Georgino Rocha | Justiça e Paz – Aveiro
DOMINGO DA SANTÍSSIMA TRINDADE
A missão que Jesus confia aos seus discípulos e, neles, a toda
a Igreja, é condensada por Mateus nesta fórmula precisa e operativa: “Ide e
ensinai todas as nações, baptizando-as em nome do Pai, do Filho e do Espírito
Santo”. Mt 28, 16-20. É missão a realizar em todos os tempos e culturas.
É missão que inicia os candidatos à vida cristã em dois “momentos” mais
significativos do seu itinerário para a maturidade: o anúncio jubiloso da
novidade de Cristo e a celebração do baptismo. É missão a prosseguir na
comunidade eclesial e sociedade civil, em todos os espaços de convivência
humana.
Assim, é em nome da Santíssima Trindade que a Igreja desenvolve
a sua acção: aprendendo e ensinando, sendo santificada e santificando,
deixando-se amar e irradiando o amor. A fonte original é Deus família, é
trindade em relação, é cada pessoa em comunhão: O Pai da paz, comprometida e
activa, o Filho da justiça que toma partido pelos empobrecidos e excluídos, o
Espírito da liberdade tolerante que aceita e respeita as opções de consciência
de todos os humanos.
Jesus não pretende que os discípulos compreendam esta realidade
sublime, embora a razão esteja dotada de ricas capacidades para a reflexão e
investigação. Não pretende que decifrem o mistério, apesar das vezes em que lhe
faz referência directa nos seus ensinamentos e atitudes. Ele, melhor que
ninguém, conhece o limite humano, a reduzida medida a que pode chegar a
inteligência racional. E apesar da força do desejo que tanto quer “tocar” e
dominar o mistério, este permanece inabarcável e transcendente, sedutor e
atraente.
O espaço para o encontro da Trindade é o coração humano, a
consciência pessoal, a relação comunitária, a fraternidade universal.
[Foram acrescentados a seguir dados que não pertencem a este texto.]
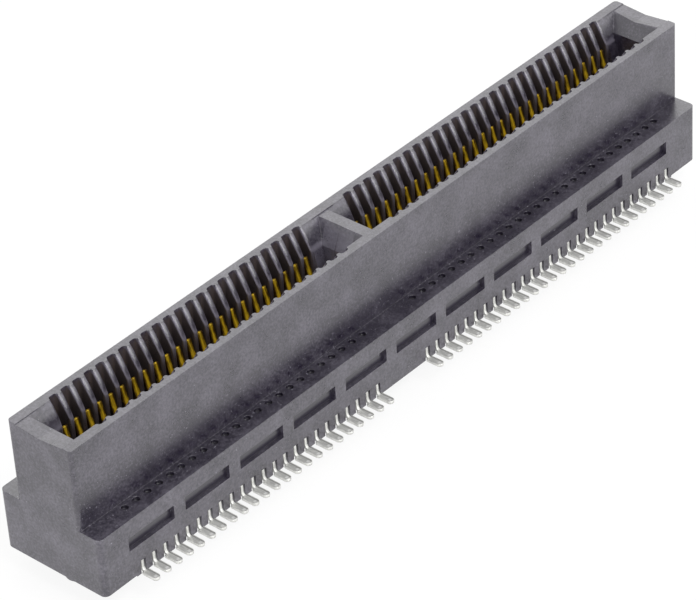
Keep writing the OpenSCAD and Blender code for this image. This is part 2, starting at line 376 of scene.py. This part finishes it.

Aqui se
espelha e actua o mistério; aqui a pessoa acolhe, contempla, “saboreia”, admira,
extasia-se perante a realidade inebriante que lhe é dado experienciar e celebrar
já, em sinais e ritos, em gestos e atitudes, ainda que em porções reduzidas e
momentos fugazes.
O coração vê mais longe e reconhece os vestígios de Deus
trindade nas aspirações que o marcam e impulsionam a “ir mais longe”, ao
encontro do Pai, a escutar com redobrada atenção a palavra do Filho, a deixar-se
envolver progressivamente pelo amor do Espírito Santo. O coração humano espelha,
a seu modo, e irradia, a seu jeito, a relação que torna acessível, a comunhão
entre a Trindade das pessoas divinas que constituem a “família” original. O
nosso coração tem uma matriz familiar; dela provém e para ela tende. Por isso,
nela quer viver.
Jesus ordena aos seus discípulos que vão por todas as nações
anunciar esta novidade única: Deus não é um solitário, um surdo-mudo fechado em
eterno silêncio, um ausente distante e indiferente à sorte da humanidade, um
rival concorrente da autonomia do ser humano. É antes uma comunidade santa,
próxima e familiar, que nos convida a entrar em relação consigo mesma, a
beneficiar dos seus dons, a cooperar na realização da sua proposta de salvação.
Convida-nos a descobrir o autêntico rosto de Deus que em Jesus se manifesta como
Pai bondoso, como Filho apaixonado pela felicidade humana, como Espírito
solícito que nos inspira o gosto pela verdade que liberta. Convida-nos a
fazermos parte da sua família e a apaixonarmo-nos pelas realidades terrestres,
como jardineiro fiel, a quem é entregue o cuidado de velar pela harmonia da
variedade das suas flores e perfumes.
“Deste modo (assumir o conflito e transformá-lo em elo de
ligação de um novo processo), torna-se possível desenvolver uma comunhão nas
diferenças, que pode ser facilitada por pessoas magnânimas que têm a coragem de
ultrapassar a superfície conflitual e consideram os outros na sua dignidade mais
profunda” – afirma o Papa Francisco (EC 228).
Ide e fazei discípulos, continua Jesus a dizer-nos com amor
solícito. A festa da Trindade é a festa da humanidade que reconhece a matriz
original donde “procede”, sobretudo a Igreja de Jesus de quem é testemunha
qualificada e agente mandatada. A festa da Trindade revela-nos a dignidade do
ser humano, especialmente do ser cristão, imagem e semelhança de um Deus
comunhão de pessoas, chamadas a viver na confiança filial, na amizade fraterna e
na doação generosa. Por isso, está em sintonia com o dinamismo trinitário quem
vive do amor que se faz serviço incondicional e generoso.